The corpsman told me to keep him awake until the helicopter arrived.
"Dustoff is inbound, keep him awake." It was my six-word war.
Whether it's sitting across the table from your mother and articulating what combat has done to her son or putting pen to paper, the desire to explain is always there. Our generation has failed to yet write its definitive account and so the six-word war finds its place in the margins somewhere between a Facebook post and a manuscript.
The stories I've read run the gamut between arresting and hilarious. Some themes cling to that residue of combat, that bad taste left in your mouth after the smell of cordite clears and the only evidence of a struggle are a few bloody bandages blowing aimlessly around a landing zone.
Loss, grief, fear, and doubt. Themes Siegfried Sassoon and Wilfred Owen monopolized to define the "lost generation" of World War I veterans are instead being chronicled and disseminated in the twenty-first century by the everyman.
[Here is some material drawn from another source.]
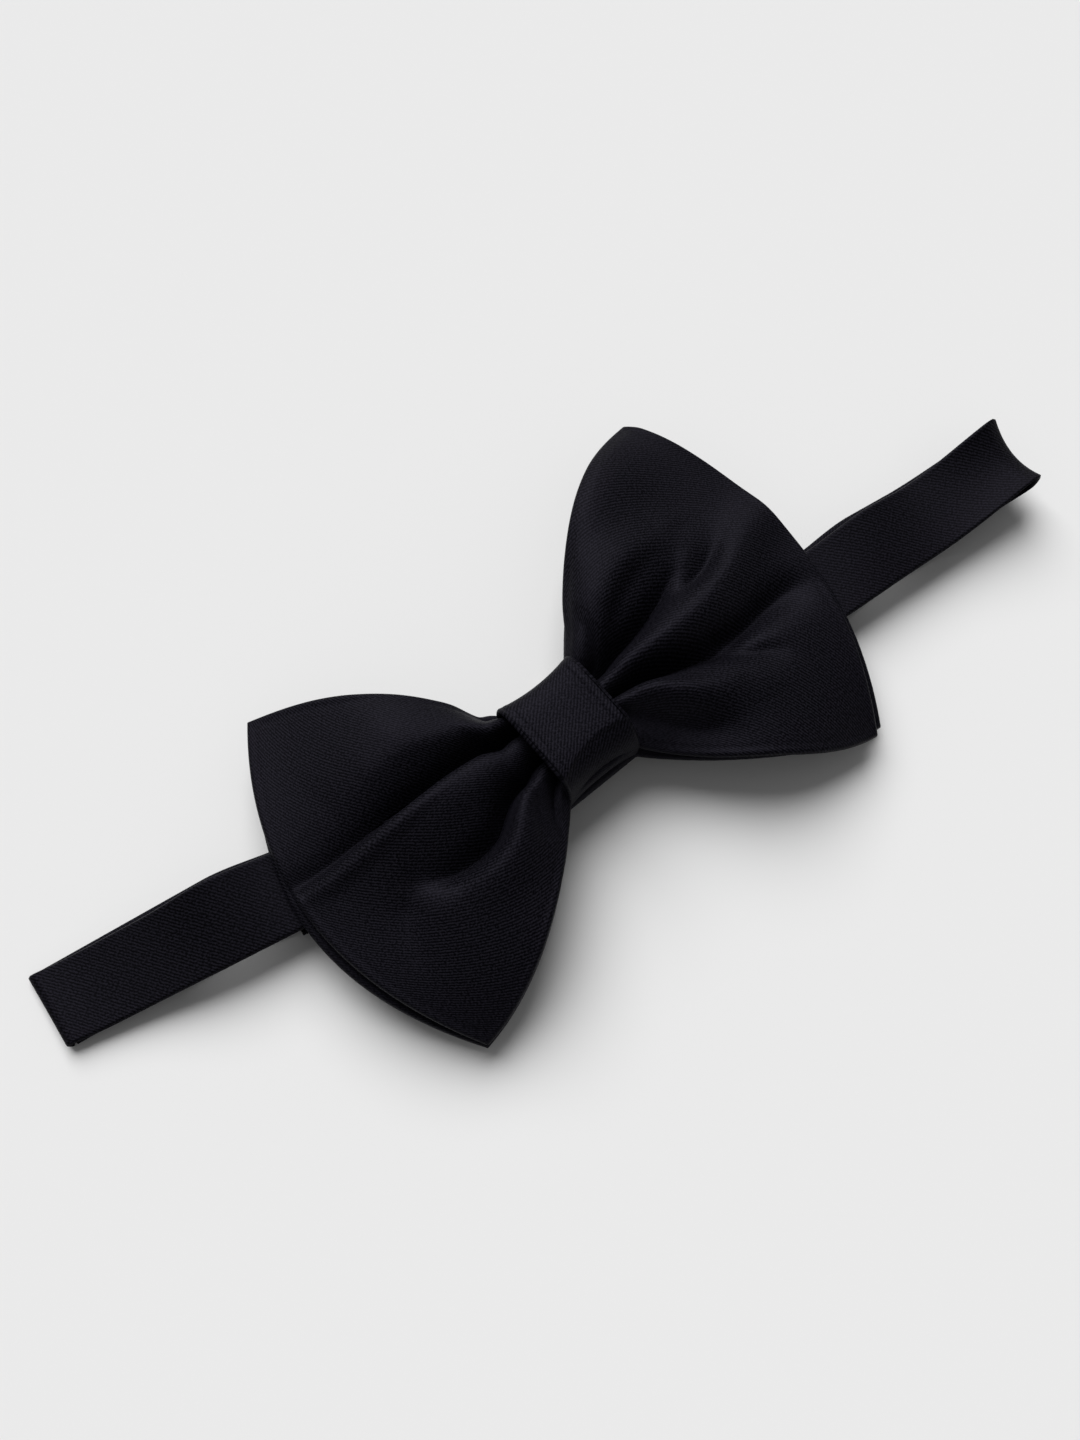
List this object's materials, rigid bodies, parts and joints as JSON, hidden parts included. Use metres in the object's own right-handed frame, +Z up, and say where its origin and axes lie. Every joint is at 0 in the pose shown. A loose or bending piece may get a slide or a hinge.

The people submitting these stories do not all call themselves writers. They're veterans with folksy descriptions like "regular guy" and "just another American," and like moths to the flame are flocking to Tumblr and Twitter to tell their stories.
"'Merica solution to a Pashtun problem."
"We came, we saw, we misconquered."
"Built expensive gym just before withdrawal."
"Returned. Son didn't recognize me anymore."
The stories resonate with their fellow combatants and with civilians alike. Journalists like Rajivv Chandrasakaran and Hannah Allam have taken up the hashtag #sixwordwar as well, succinctly chronicling their perspective.
It is the human element so desperately harvested in news clips and documentaries. Here it is, served from the primary source in six digestible words.
They are quickly becoming our own epitaphs. We have no national monuments erected for our war on terror, like those strewn across the battlefields of France. No poet has yet arisen from our generation to pen a "Dulce et Decorum est." We do not know how history will remember us. For now, all we have are photos on hard drives and steel bracelets venerating the dead.
In the age of Twitter, where 140 characters are redefining how we consume nonfiction, the six-word war matters. Together the stories weave a new perspective of how my generation defines the war and warrior. A generation that is painstakingly aware of its place in the world and the consequences of its actions.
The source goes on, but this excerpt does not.